Earlier this week, city administrators told 13abc it supports efforts by City Councilmember Rob Ludeman in determining a path forward, including litigation, in recovering the money. Ludeman announced his intention to recover the money during a city council meeting on Tuesday.

“For several weeks, the City of Toledo has been exploring ways to best protect the long-term interests of its citizens regarding various issues related to the Summit Street project,” a statement from a city spokesperson read. “As we’ve said before, the administration intends to work with City Council on any effort that would help recover costs owed to the City of Toledo.”

On Wednesday, a citizen’s group threatened to sue the City of Toledo if it would not move to require Buckeye Broadband to reimburse the city for the cost of moving the utility lines by Friday at noon. The group includes former mayor Carty Finkbeiner on behalf of residents, voters, and taxpayers.

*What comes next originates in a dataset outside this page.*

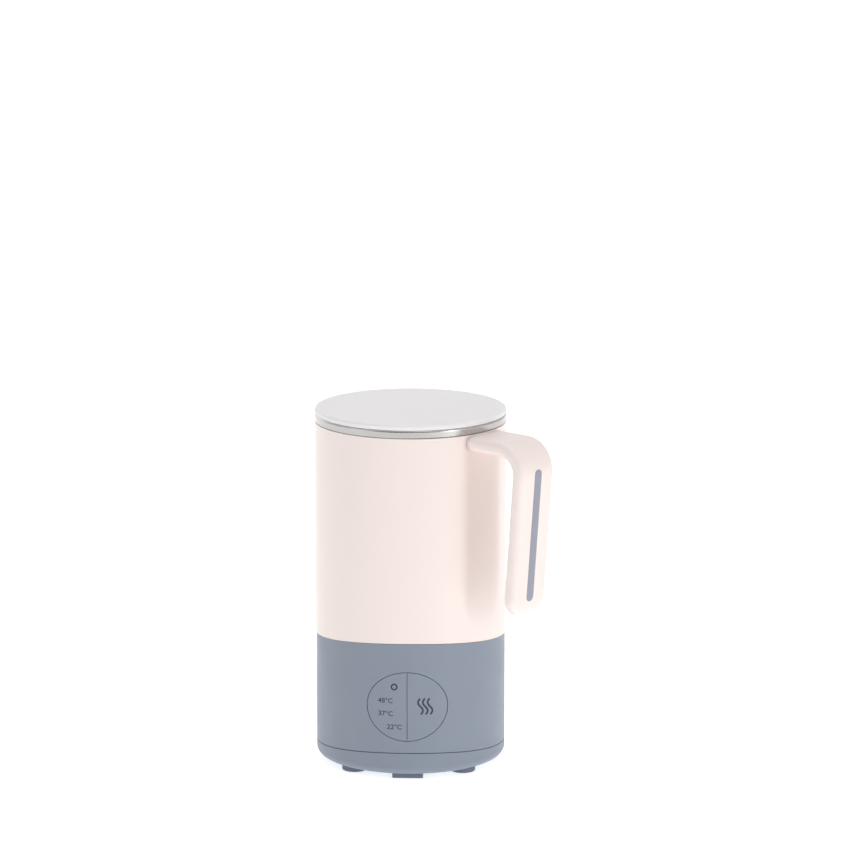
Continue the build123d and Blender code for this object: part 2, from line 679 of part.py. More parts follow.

According to the letter to the city by the citizen’s group, Mayor Kapszukiewicz signed an ordinance into law appropriating $10.5 million for the Summit Street project in May of 2020. Just weeks later, city administrators amended that ordinance to pay additional money to contractors, with more than $617,000 for the purpose of compensating a subcontractor to relocate Buckeye Broadband’s fibre optic cables.

Through a public records request, the 13abc I-team uncovered an email from September of last year discussing legislation for $600,0000 for relocation of utilities.

An accompanying spreadsheet then listed the more than $972,000 the city already spent from its capital budget to move the Buckeye Broadband lines. The chart doesn’t mention any other payments to move other lines, but it does lay out totals those companies paid to move their own lines.

The spreadsheet says it cost $587,000 to relocate Columbia Gas, AT&T, Charter, and a company called Zayo’s fiber lines. All this is accompanied by the legislation asking for $600,000 from the capital improvement fund.

Here’s part of that email from Doug Stephens, the deputy director for the Department of Public Utilities.

He says to city staff: “I am going to have Law/22 {that’s the floor of the Mayor’s Administration at One Government Center} put the bullet points together. Honestly, I don’t think DPU should present this legislation so hopefully they will and we will be support.” Stephens went on to say “as for the spreadsheet that is for our information only. Do not forward it beyond this email.”

The legislation for the $600,000 never made it to the city council. Members never got a chance to consider it.

Zayo reps confirmed to 13abc that they paid for their own utility work. Columbia Gas and Charter wouldn’t comment but sources have told 13abc all those utilities paid their own.

Monday, we asked a city spokesman why that legislation for the $600,000 never made it to the council. We haven’t gotten an answer yet.